YAYINCI BULMAK ÇOK ZOR OLDU
◊ Kitabınızda medyanın Whitney Houston’u nasıl yargıladığından da bahsetmişsiniz. Yaşıyor olsaydı, yargılamalar devam eder miydi sizce?
- Günümüzde sosyal medya, başka bir tür hayran kültürünün devreye girmesine sebep oldu. Bu kültürün hem iyi hem kötü yönleri var. Mesela bugün sosyal medya döneminde Whitney hoş çıkmayan bir fotoğrafıyla trend olsa ayağa kalkıp savunan insanlar olacaktı ya da bir muhabir kötü bir soru sorduğunda birileri çıkıp yorum yapabilecekti. Ama tam zıddını yapmaya devam eden insanlar da olacaktı. O yüzden tabloid döneminde Whitney hakkında gördüğümüz pek çok nezaketsizlik yine devam ederdi diye düşünüyorum
◊ Bu kitabı yazarken karşılaştığınız ilginç olaylardan bahsedelim biraz da. Whitney’i 10 yıl sonra anlatmak istediğinizde nelerle karşılaştınız?
- Öncelikle R&B ve pop dönemi hakkında bir kitapla ilgilenen yayıncı bulmak çok zordu. Özellikle müstehcen değil de sadece dürüst olmak istiyorsan. Yayıncı sorunları dışında insanların şu yorumuyla karşılaştım: “Neden ırkçılık hakkında bu kadar çok konuşma ihtiyacı hissettiniz? Whitney ırkçılığı deneyimlemedi, o döneminin en büyük şarkıcısıydı ve tüm dünya tarafından seviliyordu.”
◊ Bunu her duyduğumda şoke edici buluyordum. Whitney Houston hakkında ırkı dahil etmeden nasıl konuşabilirsin?
- Üzerinde çok durulan bir diğer konu da uyuşturucu ve Bobby Brown konusuydu. “Vay be, bu kadını bağımlıdan başka bir şey olarak görmüyorlar ya da bu adamla olan evliliği dışında bir şey bilmiyorlar” dedim.
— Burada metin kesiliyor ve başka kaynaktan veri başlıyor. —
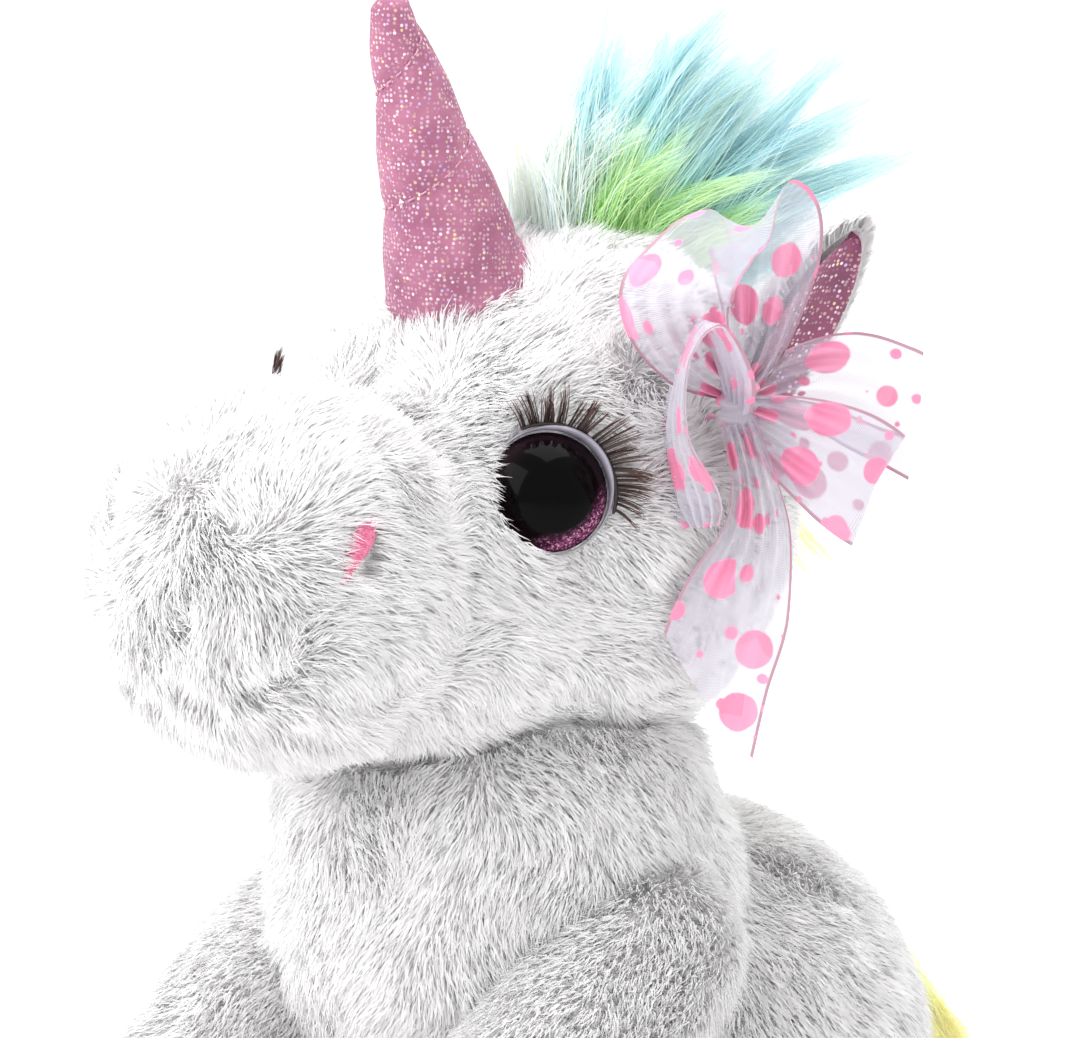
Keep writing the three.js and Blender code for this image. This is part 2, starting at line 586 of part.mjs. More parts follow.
// ---- legs: plush tube with a round root, stuffing, glitter hoof and sole ----
for (const [kind, sizes] of [['foreleg', foreLeg], ['hindleg', hindLeg]]) {
  for (const [name, side] of sides) {
    const { root, direction } = legOf(sizes, side);
    const outer = sizes.radius;
    const inner = outer - bodySkin;
    const cut = sizes.length - hoofLength;
    const wrist = outer - 2.5;
    const ball = (radius) => arc([0, 0], radius, -90, 0, 5).map(([r, h], i) => (i === 0 ? [0, h] : [r, h]));
    add(`${kind}_skin_${name}`, turned([
      ...ball(outer), [outer, cut * 0.45], [wrist, cut * 0.8], [wrist, cut],
      [wrist - bodySkin, cut], [wrist - bodySkin, cut * 0.8], [inner, cut * 0.45],
      ...ball(inner).reverse(),
    ], 16, root, direction), plushWhite, 0.95);
    const slack = inner - stuffingGap;
    add(`${kind}_stuffing_${name}`, turned([
      ...ball(slack), [slack, cut * 0.4], [wrist - bodySkin - stuffingGap, cut * 0.8],
      [wrist - bodySkin - stuffingGap, cut + 1], [outer - 5, sizes.length - 6], [0, sizes.length - 4],
    ], 16, root, direction), stuffingWhite, 1);
    const low = cut + pieceGap;
    const end = sizes.length;
    add(`${kind}_hoof_${name}`, turned([
      [wrist - hoofCloth, low], [wrist, low], [outer - 0.6, end - 9], [outer, end - 2], [outer - 1, end],
      [outer - 1 - hoofCloth, end], [outer - hoofCloth, end - 2.6], [outer - 0.6 - hoofCloth, end - 9],
      [wrist - hoofCloth, low],
    ], 16, root, direction), glitterPink, 0.45, 0.2);
    const sole = outer - 1 - hoofCloth - pieceGap - 0.5;
    add(`${kind}_sole_${name}`, turned([
      [0, end - 3], [sole, end - 3], [sole, end - 1.2], [0, end - 0.6],
    ], 16, root, direction), '#b9688a', 0.5, 0.2);
  }
}

// ---- tail: a switch of pale hair on a small round root ----
const tailWay = V(0, 0.62, -0.78).normalize();
const tailBall = 6;
const tailSeat = V(0, rumpBack, 60);
const tailRoot = tailSeat.clone().add(V(0, reach(bodyShape, tailSeat, V(0, 1, 0)) + tailBall + 0.5, 0));
add('tail_hair', turned([
  ...arc([0, 0], tailBall, -90, 0, 4).map(([r, h], i) => (i === 0 ? [0, h] : [r, h])),
  [8.5, 14], [10.5, 26], [9.5, 38], [6, 50], [2, 58], [0, 60],
], 16, tailRoot, tailWay), paleYellow, 0.8);

const box = new THREE.Box3().setFromObject(whole);
whole.position.set(-(box.min.x + box.max.x) / 2, -(box.min.y + box.max.y) / 2, -box.min.z);
export default whole;
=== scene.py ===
import json
import math

import bmesh
import bpy
import numpy as np
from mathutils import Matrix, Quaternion, Vector


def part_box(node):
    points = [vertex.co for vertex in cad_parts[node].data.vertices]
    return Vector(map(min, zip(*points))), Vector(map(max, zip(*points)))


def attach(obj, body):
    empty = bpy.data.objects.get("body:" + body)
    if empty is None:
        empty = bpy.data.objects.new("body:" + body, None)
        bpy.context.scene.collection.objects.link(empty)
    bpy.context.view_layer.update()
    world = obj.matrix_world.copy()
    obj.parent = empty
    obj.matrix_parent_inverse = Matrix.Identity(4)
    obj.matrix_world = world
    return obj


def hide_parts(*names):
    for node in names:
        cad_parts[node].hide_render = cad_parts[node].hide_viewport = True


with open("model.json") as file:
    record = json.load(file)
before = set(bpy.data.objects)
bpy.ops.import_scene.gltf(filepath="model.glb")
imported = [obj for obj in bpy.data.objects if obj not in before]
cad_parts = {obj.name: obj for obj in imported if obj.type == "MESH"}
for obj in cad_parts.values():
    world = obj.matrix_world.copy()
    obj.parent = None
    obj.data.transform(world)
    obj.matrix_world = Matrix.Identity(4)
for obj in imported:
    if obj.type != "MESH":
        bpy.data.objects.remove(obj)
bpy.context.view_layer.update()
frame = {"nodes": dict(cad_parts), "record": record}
MM = 0.001
pivot = {j["name"]: Vector(j["pos_m"]) for j in frame["record"]["behaviour"]["joints"]}

# ---------------------------------------------------------------- camera
# A long lens a step and a half away, from the toy's front left and just above its eye line, held with a
# slight tilt.
head_at = pivot["head_turn"]
view_round = math.radians(42)
view_up = math.radians(7)
view_far = 1.60
view_tilt = math.radians(2.5)
to_camera = Vector((math.sin(view_round) * math.cos(view_up),
                    -math.cos(view_round) * math.cos(view_up), math.sin(view_up)))
picture_right = Vector((math.cos(view_round), math.sin(view_round), 0))
picture_up = to_camera.cross(picture_right).normalized()
look_at = head_at + picture_right * 3.9 * MM - picture_up * 1.8 * MM
lens = bpy.data.cameras.new("camera")
lens.lens = 266
camera = bpy.data.objects.new("camera", lens)
bpy.context.scene.collection.objects.link(camera)
camera.location = look_at + to_camera * view_far
aimed = (look_at - camera.location).to_track_quat("-Z", "Y")
camera.rotation_euler = (aimed @ Quaternion((0, 0, 1), view_tilt)).to_euler()
bpy.context.scene.camera = camera


# ---------------------------------------------------------------- table and light
# White card under the toy in a white room, lit by big soft lamps, most from the toy's front right.
def linear(hex_colour, alpha=1.0):
    parts = [int(hex_colour[i:i + 2], 16) / 255 for i in (1, 3, 5)]
    return tuple(c / 12.92 if c <= 0.04045 else ((c + 0.055) / 1.055) ** 2.4 for c in parts) + (alpha,)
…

Tavrım şu oldu: “Hayır, dünyanın ihtiyacı olduğuna inandığım şeyleri yazacağım!” Dünyanın bu kitaba ihtiyacı olduğuna gerçekten inandım.
THE BEATLES’IN ASLINDA SİYAHİLERİN MÜZİĞİNİ İCRA ETTİĞİNİ KABULLENEMİYORLAR
◊ Geçtiğimiz günlerde oynanan Superbowl karşılaşmasında hip-hop’un ulusal sahnede yer alması, ülkenin bir kısmında sinir bozukluğuna sebep oldu. Siz nasıl yorumluyorsunuz?
- O gösteri, hip hop kültürünü anlatmakla ilgiliydi. Çok güzeldi. Rap ve hip-hop artık her müzik türünü etkileyen küresel baskın bir güç haline geldi. Birkaç yıl önce hakkında yazdığım bir araştırma vardı. Son 50 yılda en etkili müziğin The Beatles değil, hip-hop olduğunu söyleyen bilimsel bir çalışma var. Bu, birçok insanı çok üzdü. Anlıyorum aslında. Bu bir tarafa, The Beatles’ın aslında siyahiler tarafından yazılmış müziği icra ettiği gerçeğini kabul etmek istemiyorlar. Bu kabullenmesi çok zor bir gerçek. Birçok çağdaş müzik, siyahi sanatçılar tarafından yaratılan seslerden inşa edildi. Nokta. Tartışmanın sonu. Gerçek olan bu!